International Policy Analyst

Education

B.A. in history, Oklahoma Baptist University; M.P.P. in public policy/admin/analysis, Duke University

Biography

R. Kim Cragin, Ph.D is a senior policy analyst at the RAND Corporation and adjunct professor at the University of Maryland. She focuses on terrorism-related issues, spending three months on GEN Petraeus' staff in 2008. In addition to Iraq, Kim has conducted fieldwork in the West Bank and Gaza Strip, Lebanon, Egypt, Colombia, Northern Ireland, northwest China, Sri Lanka, southern Thailand, Indonesia, Malaysia and the southern Philippines. Kim managed the RAND Terrorism Chronology between 2000 and 2007. Her RAND publications include Arms Trafficking and Colombia (2002), Terrorism and Development (2003), The Dynamic Terrorist Threat (2004), Dissuading Terror (2005), and Sharing the Dragon's Teeth: Terrorist Groups and the Exchange of New Technologies (2007).
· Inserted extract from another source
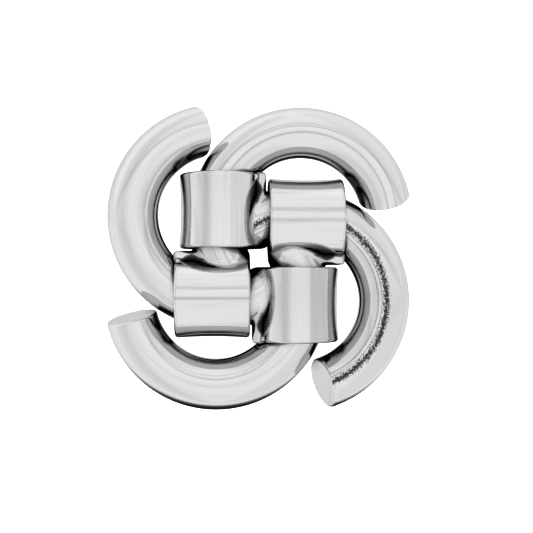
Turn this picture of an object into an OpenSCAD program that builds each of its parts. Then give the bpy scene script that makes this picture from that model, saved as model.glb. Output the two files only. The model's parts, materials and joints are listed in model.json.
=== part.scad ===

Kim also has published academic articles outside RAND, including "The Early History of al-Qa'ida" in the reviewed Historical Journal (2008). Before coming to RAND, Kim attended the Sanford Institute of Public Policy at Duke University and, at the Hebrew University in Jerusalem, was awarded the Boren Fellowship to study religious extremism. Kim completed her doctoral work at Cambridge University (Clare College) in the United Kingdom in June 2008. Her dissertation was titled, "Palestinian Resistance Through the Eyes of Hamas."